Bathtime can be a fun and relaxing time and can help your child unwind before bed.

Bathtime can be a fun and relaxing time and can help your child unwind before bed. However some babies and toddlers are frightened of the bath, which can make things feel stressful.

These are some ideas that may help make bath time easier.

Some babies and children are afraid of the bath. For newborns this might be because they might feel out of control, may not like the change in temperature or not like how floating feels.

Older babies and toddlers might be scared of the noise of the water going down the plug hole or of slipping under the water. They might not like their hair being washed or getting water or soap in their eyes.

Ideas for handling bath time fears

For new-borns you can make things easier by:

  • Making sure the bathroom is warm enough. 

  • Making sure the water is warm and close to body temperature - remember to mix the water to make sure there are no hot or cold spots. Test it before you put your newborn in. You might want to use a bath thermometer.

  • Using a small baby bath may help them feel more secure

For older babies and toddlers you can make things easier by:

  • Making sure the bathroom is warm enough so your toddler isn’t put off by a chilly bathroom.

  • Making sure the water is warm – remember to mix the water to make sure there are no hot or cold spots and test it before your child gets in. You could use a bath thermometer.

  • Introducing baths slowly, for example, by sitting them in the empty bath and sponging them down. Once they are happy with this, you could try adding a little water in the bottom of the bath. 

  • Putting the baby bath inside the big bath, until they get used to the idea.

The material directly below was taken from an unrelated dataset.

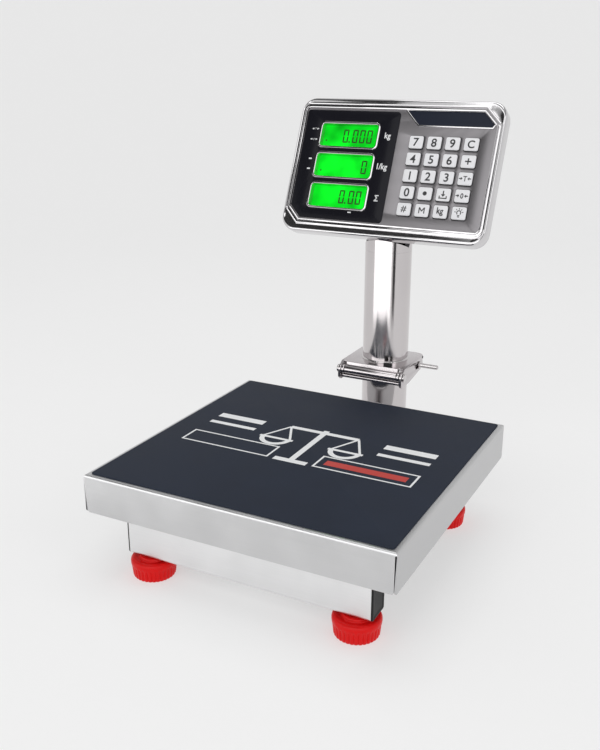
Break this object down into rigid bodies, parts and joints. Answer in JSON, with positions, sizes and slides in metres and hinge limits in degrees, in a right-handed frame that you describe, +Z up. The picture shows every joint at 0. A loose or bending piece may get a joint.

  • Having a bath with your child - you could sit them on your lap so they feel secure. Or encourage an older sibling to share their bath.

  • Using a bath seat so they can sit in the bath. Always stay with your child when they’re in the bath seat.

  • Having a range of bath toys such as empty plastic containers, plastic letters and numbers, plastic tea cups, bath crayons, rubber ducks, boats and dolls so your toddler won't get bored. 

  • Letting your toddler wash their doll’s hair or other toys.

  • Always using a nonslip mat on the bottom of the bath. Your child might feel less worried about sliding under the water.

  • Taking your toddler out of the bath (and maybe out of the bathroom) before you pull the plug. Some toddlers are afraid of the sound of the water going down the drain.

  • Using a specially designed bath hat or using swimming goggles. This may help if your child is worried about getting shampoo in their eyes. It’s also a good idea to use baby or children’s shampoo, which is gentler on their eyes.

  • Having a shower instead. You could try holding your child in your arms or sitting with them on the shower floor.

  • Having their nappy or pants, clothes and a warm towel ready for when you get your toddler out of the bath. This means that they won't get cold waiting for you to get things ready.

  • Taking your child’s lead - If they’re tired, cut bath time short. If they want to play consider a longer bath time.

  • Trying not to rush bath time - your toddler may pick up on your mood.

Babies and young children can drown in even a few centimetres of water so never leave your child unattended even for a moment. Take them out of the bath if you need to leave (e.g. to answer the door or telephone).